• What you will do: Everything from the line containing "bail_top = bail_hinge_height" down to the line containing "if obj.type not" is to be returned exactly; include both boundary lines and leave out all others.
── Material for this exercise
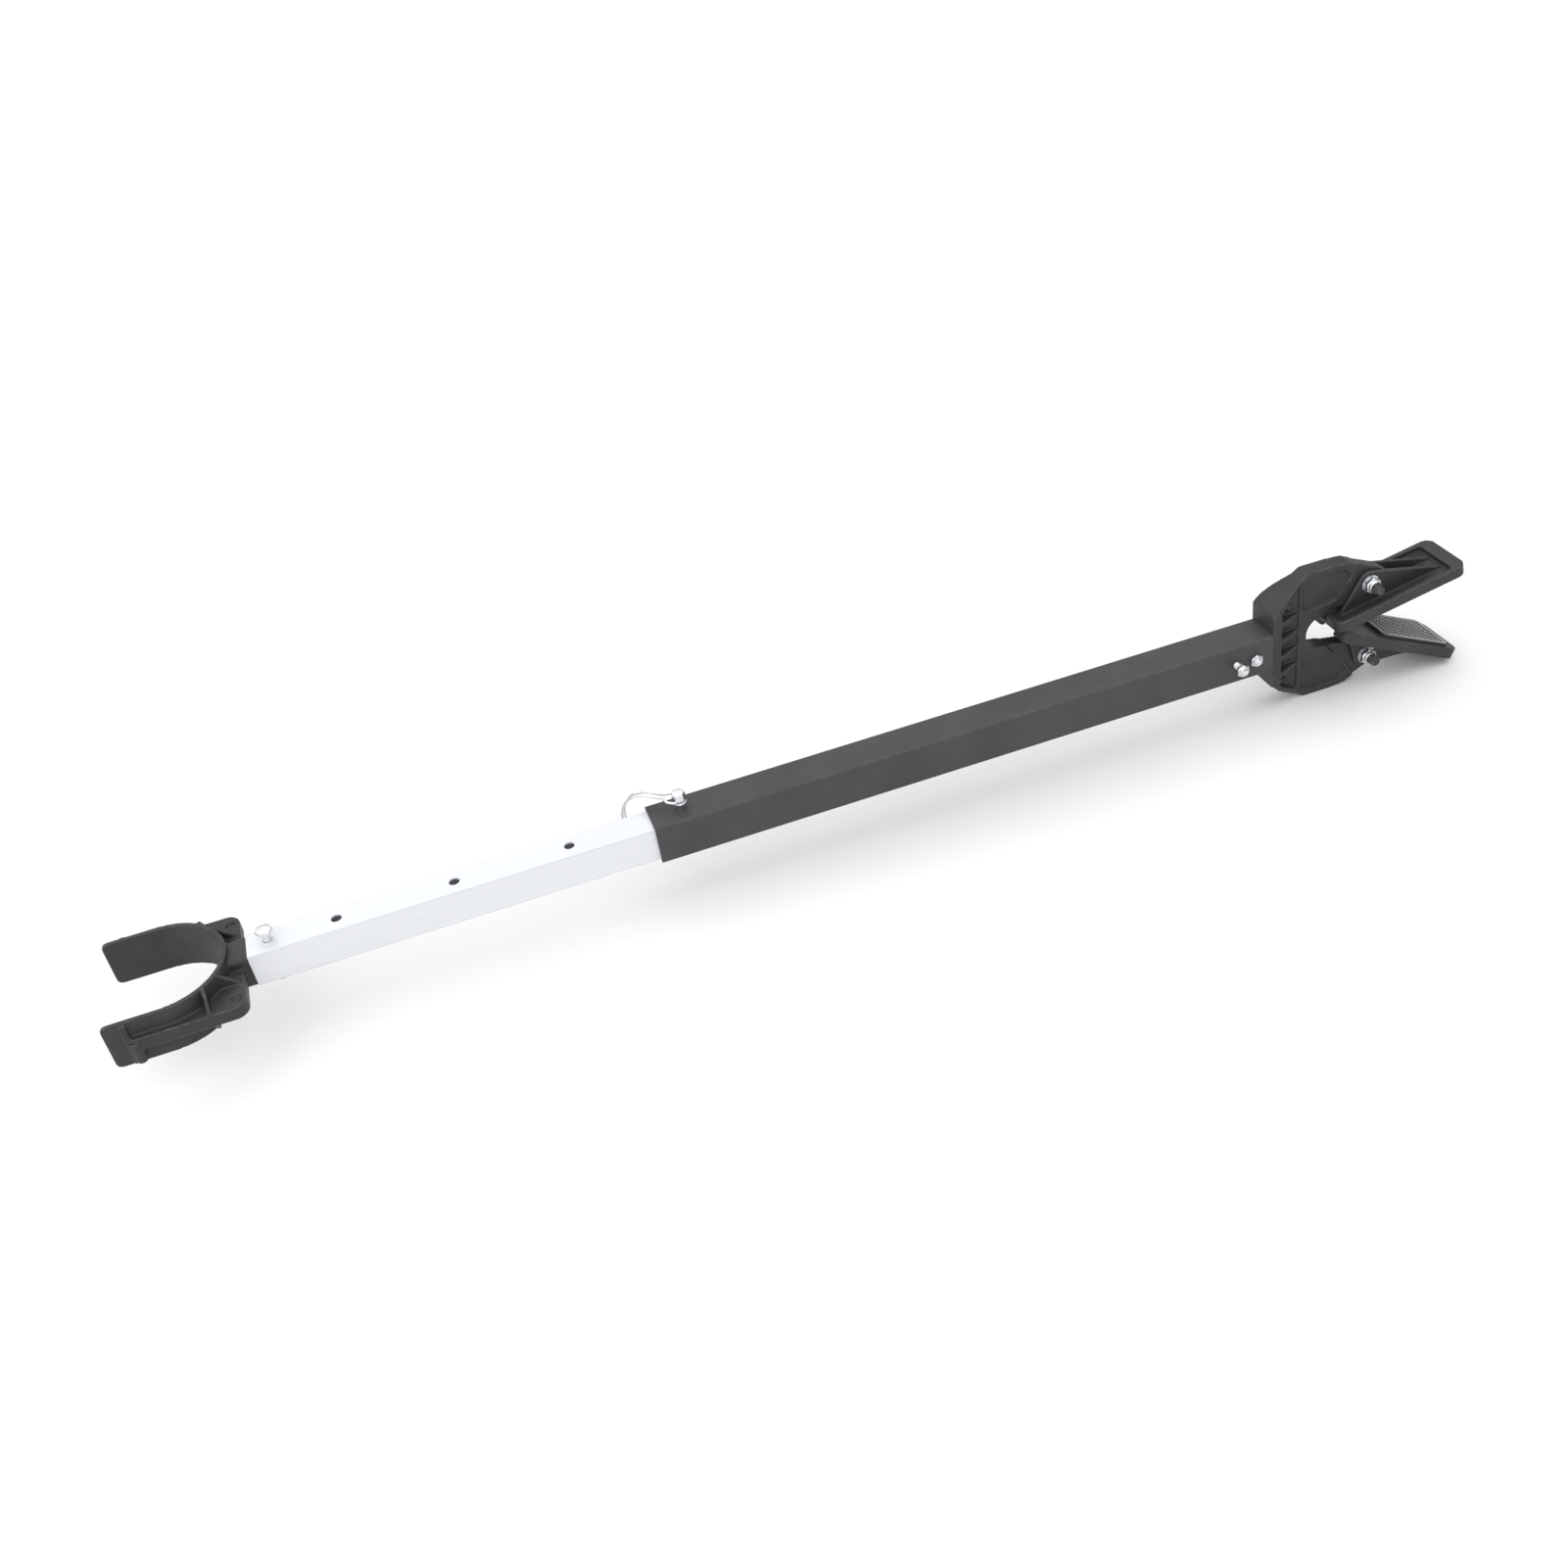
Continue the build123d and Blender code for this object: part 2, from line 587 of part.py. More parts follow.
# ================= lock pin and its wire bail =================
pin_radius = pin_diameter / 2
wire_radius = wire_diameter / 2
head_radius = pin_head_diameter / 2
with BuildPart() as lock_pin:
    # head, neck and the upper end of the shank down to the inner tube's top face
    with BuildSketch(Plane.XZ):
        with BuildLine():
            Polyline((pin_x, inner_half + slide_gap), (pin_x + pin_radius, inner_half + slide_gap),
                     (pin_x + pin_radius, pin_head_base - pin_neck_height), (pin_x + head_radius, pin_head_base),
                     (pin_x + head_radius, pin_head_base + pin_head_height - 1),
                     (pin_x + head_radius - 1, pin_head_base + pin_head_height),
                     (pin_x, pin_head_base + pin_head_height), close=True)
        make_face()
    revolve(axis=Axis((pin_x, 0, 0), (0, 0, 1)))
    # the lower end of the shank, from the inner tube's bottom face to the pointed tip
    with BuildSketch(Plane.XZ):
        with BuildLine():
            Polyline((pin_x, -inner_half - slide_gap), (pin_x + pin_radius, -inner_half - slide_gap),
                     (pin_x + pin_radius, 2 - pin_tip_depth), (pin_x + pin_radius - 2, -pin_tip_depth),
                     (pin_x, -pin_tip_depth), close=True)
        make_face()
    revolve(axis=Axis((pin_x, 0, 0), (0, 0, 1)))
    hinge_dir = (sin(radians(bail_angle)), cos(radians(bail_angle)), 0)
    with BuildSketch(Plane(origin=(pin_x, 0, bail_hinge_height), z_dir=hinge_dir)):
        Circle(wire_radius + 0.1)
    extrude(amount=pin_head_diameter, both=True, mode=Mode.SUBTRACT)
save(lock_pin, "lock_pin")

bail_spread = head_radius + wire_radius + 0.4
out_dir = Vector(-cos(radians(bail_angle)), sin(radians(bail_angle)), 0)
side_dir = Vector(*hinge_dir)


def bail_point(reach, across, height):
    """A point of the bail from its reach out from the pin, its offset across and its height."""
    return Vector(pin_x, 0, height) + out_dir * reach + side_dir * across


bail_top = bail_hinge_height
bail_bottom = bail_hinge_height - bail_drop
bail_bend = bail_drop / 2
bail_far = bail_reach + bail_bend
# one leg from the hinge to the open hook that catches under the tube; the other leg is its mirror
leg = [(0, head_radius / 4, bail_top), (0, bail_spread, bail_top), (bail_straight, bail_spread, bail_top),
       (bail_draw_in, bail_gap / 2, bail_top), (bail_far, bail_gap / 2, bail_top),
       (bail_far, bail_gap / 2, bail_bottom), (bail_hook_reach, bail_gap / 2, bail_bottom)]
tight_bend = wire_radius + 0.1
wide_bend = bail_bend - 0.5
leg_bends = [tight_bend, 2 * wire_diameter, 2 * wire_diameter, wide_bend, wide_bend, bail_gap / 2 - 0.1]
with BuildPart() as lock_bail:
    with BuildLine() as wire:
        corners = [bail_point(reach, -across, height) for reach, across, height in leg]
        corners += [bail_point(reach, across, height) for reach, across, height in reversed(leg)]
        FilletPolyline(*corners, radius=leg_bends + leg_bends[::-1])
    with BuildSketch(Plane(origin=corners[0], z_dir=(corners[1] - corners[0]))):
        Circle(wire_radius)
    sweep()
save(lock_bail, "lock_bail")
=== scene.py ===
import json

import bmesh
import bpy
import numpy as np
from mathutils import Euler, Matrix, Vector


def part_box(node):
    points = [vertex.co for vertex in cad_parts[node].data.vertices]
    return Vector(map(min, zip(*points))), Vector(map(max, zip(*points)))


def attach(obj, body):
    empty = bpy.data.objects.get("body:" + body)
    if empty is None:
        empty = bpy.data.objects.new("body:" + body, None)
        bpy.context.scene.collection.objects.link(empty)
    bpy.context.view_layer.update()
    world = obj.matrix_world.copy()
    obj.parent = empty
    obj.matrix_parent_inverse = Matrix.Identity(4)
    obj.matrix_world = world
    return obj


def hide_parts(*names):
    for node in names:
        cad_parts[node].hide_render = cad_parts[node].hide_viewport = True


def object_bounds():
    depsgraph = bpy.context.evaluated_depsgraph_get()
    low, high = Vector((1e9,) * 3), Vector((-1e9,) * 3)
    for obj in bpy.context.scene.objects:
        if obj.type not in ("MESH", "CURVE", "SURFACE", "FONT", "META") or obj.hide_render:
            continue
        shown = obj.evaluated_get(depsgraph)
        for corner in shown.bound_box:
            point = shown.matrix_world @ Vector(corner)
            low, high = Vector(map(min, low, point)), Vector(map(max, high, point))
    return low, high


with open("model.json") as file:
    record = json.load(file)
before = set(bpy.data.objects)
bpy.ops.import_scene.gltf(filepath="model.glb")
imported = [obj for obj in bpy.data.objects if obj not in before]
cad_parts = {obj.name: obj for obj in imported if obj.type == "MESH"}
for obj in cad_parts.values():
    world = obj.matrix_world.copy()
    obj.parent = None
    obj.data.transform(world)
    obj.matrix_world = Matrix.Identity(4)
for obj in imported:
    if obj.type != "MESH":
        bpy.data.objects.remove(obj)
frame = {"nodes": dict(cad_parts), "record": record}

CAD_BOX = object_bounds()
NODES = frame["nodes"]
MM = 0.001

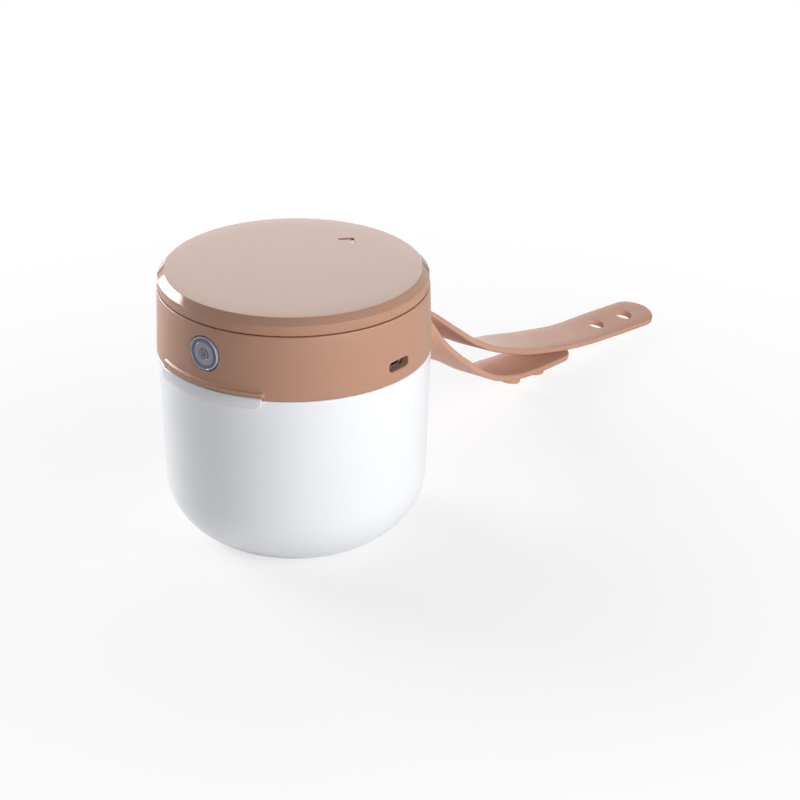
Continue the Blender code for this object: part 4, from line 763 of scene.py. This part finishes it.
hinge_pin = to_object("hinge_pin_rod", on_hinge(-12.3, 12.3, 1.0, 0.25, 32))
hang(hinge_pin, steel, "steel", "cup", "hinge_pin")
strap_pin = to_object("strap_pin_rod", rod((0, LUG_Y, EAR_BOTTOMS[0]), (0, LUG_Y, 55.5), 1.5, 0.3, 32))
hang(strap_pin, steel, "steel", "cup", "strap_pin")

# %% [markdown]
# ## Inside the cup
#
# A bright metal liner throws the lamps' light back at the soothers, which lie on a clear rack. A clear ring
# holds the liner down. Its finger tab comes up through the seam and hangs over the front of the cup.

# %% Liner and rack
FLANGE = 38.15
section = [(FLANGE, 54.7, 0.3), (FLANGE, 53.9, 0.3)]
section += plain(wall(2.5, 53.9) + corner(2.5, 3.7) + [(0, 3.7), (0, 4.5)])
section += plain(reversed(wall(3.3, 54.7) + corner(3.3, 4.5)))
liner = turned_piece("liner_bowl", section)
hang(liner, liner_metal, "liner_metal", "cup", "inner_liner")

RACK_RADIUS = 30.05
rack = turned_piece("rack_tray", [
    (0, 9.6, 0), (RACK_RADIUS, 9.6, 0.5), (RACK_RADIUS, 14.0, 0.5), (28.65, 14.0, 0.5), (28.65, 11.2, 0.4),
    (0, 11.2, 0),
], 144)
for foot in range(4):
    place = round_point(18.0, 90 * foot + 22.5, 4.8)
    carve(rack, rod(place, (place.x, place.y, 10.4), 1.8, 0.4, 32), "UNION")


def slot_shape(start, end, width, bottom, top, turn):
    """A slot with round ends, which runs outward from the axis."""
    half = width / 2
    ring = []
    for centre, first in ((end - half, -90), (start + half, 90)):
        for angle in spread(first, first + 180, 12):
            ring.append(Vector((centre, 0, 0)) + round_point(half, angle, 0))
    shape = loft([[point + Vector((0, 0, height)) for point in ring] for height in (bottom, top)])
    shape.transform(Matrix.Rotation(math.radians(turn), 4, "Z"))
    return shape


for index in range(8):
    carve(rack, slot_shape(9.0, 25.55, 3.6, 9.0, 12.0, 45 * index + 1.3))
hang(rack, clear_plastic, "clear_plastic", "cup", "soother_rack")

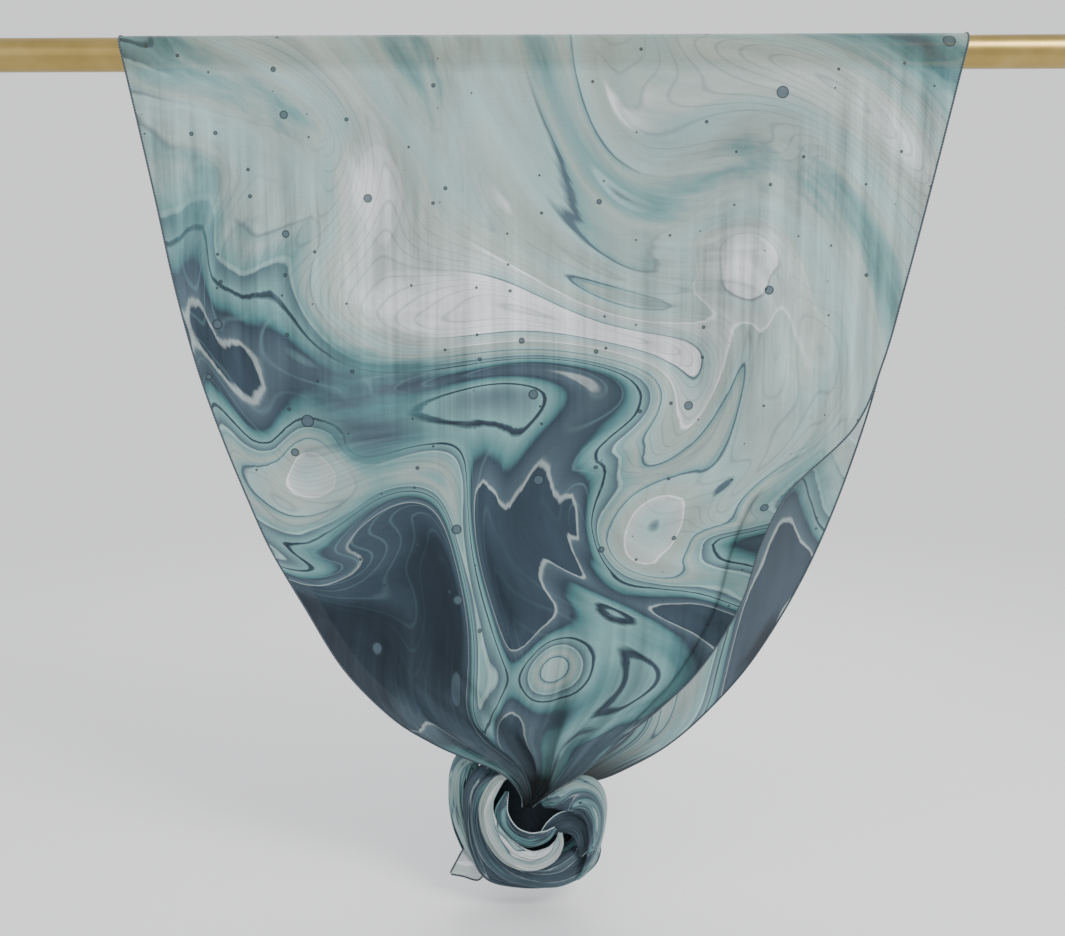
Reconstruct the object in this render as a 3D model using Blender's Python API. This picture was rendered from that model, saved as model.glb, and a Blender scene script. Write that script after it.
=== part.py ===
"""A modal scarf folded over a round rail bar, both halves gathered below into one rosette knot.

The model is in metres, with +Z up, +X to the right and the front facing -Y. The origin is on the
bar's axis, at the middle of the cloth. Sizes in the tables below are in millimetres.
"""

import math
from collections import namedtuple

import bmesh
import bpy
import numpy as np

MM = 0.001

WALL = 1.2  # thickness of every stretch of cloth
SEAM = 0.3  # gap between two stretches, and between the cloth and the bar
GATHER_SEAM = 0.5  # the same across the folds at a gather line, where the rims are warped

ROD_RADIUS = 13.5
ROD_LENGTH = 940.0
ROD_CHAMFER = 1.0
ROD_SIDES = 48

OVER_ROD_RADIUS = ROD_RADIUS + SEAM + WALL  # outer face of the cloth on the bar
OVER_ROD_STEPS = 16
OVER_ROD_BULGE = 3.5  # the cloth is this much wider on each side at the top of the bar

KNOT_CENTRE = (-15.0, 0.0, -665.0)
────
• Exercise output:
bail_top = bail_hinge_height
bail_bottom = bail_hinge_height - bail_drop
bail_bend = bail_drop / 2
bail_far = bail_reach + bail_bend
# one leg from the hinge to the open hook that catches under the tube; the other leg is its mirror
leg = [(0, head_radius / 4, bail_top), (0, bail_spread, bail_top), (bail_straight, bail_spread, bail_top),
       (bail_draw_in, bail_gap / 2, bail_top), (bail_far, bail_gap / 2, bail_top),
       (bail_far, bail_gap / 2, bail_bottom), (bail_hook_reach, bail_gap / 2, bail_bottom)]
tight_bend = wire_radius + 0.1
wide_bend = bail_bend - 0.5
leg_bends = [tight_bend, 2 * wire_diameter, 2 * wire_diameter, wide_bend, wide_bend, bail_gap / 2 - 0.1]
with BuildPart() as lock_bail:
    with BuildLine() as wire:
        corners = [bail_point(reach, -across, height) for reach, across, height in leg]
        corners += [bail_point(reach, across, height) for reach, across, height in reversed(leg)]
        FilletPolyline(*corners, radius=leg_bends + leg_bends[::-1])
    with BuildSketch(Plane(origin=corners[0], z_dir=(corners[1] - corners[0]))):
        Circle(wire_radius)
    sweep()
save(lock_bail, "lock_bail")
=== scene.py ===
import json

import bmesh
import bpy
import numpy as np
from mathutils import Euler, Matrix, Vector


def part_box(node):
    points = [vertex.co for vertex in cad_parts[node].data.vertices]
    return Vector(map(min, zip(*points))), Vector(map(max, zip(*points)))


def attach(obj, body):
    empty = bpy.data.objects.get("body:" + body)
    if empty is None:
        empty = bpy.data.objects.new("body:" + body, None)
        bpy.context.scene.collection.objects.link(empty)
    bpy.context.view_layer.update()
    world = obj.matrix_world.copy()
    obj.parent = empty
    obj.matrix_parent_inverse = Matrix.Identity(4)
    obj.matrix_world = world
    return obj


def hide_parts(*names):
    for node in names:
        cad_parts[node].hide_render = cad_parts[node].hide_viewport = True


def object_bounds():
    depsgraph = bpy.context.evaluated_depsgraph_get()
    low, high = Vector((1e9,) * 3), Vector((-1e9,) * 3)
    for obj in bpy.context.scene.objects:
        if obj.type not in ("MESH", "CURVE", "SURFACE", "FONT", "META") or obj.hide_render:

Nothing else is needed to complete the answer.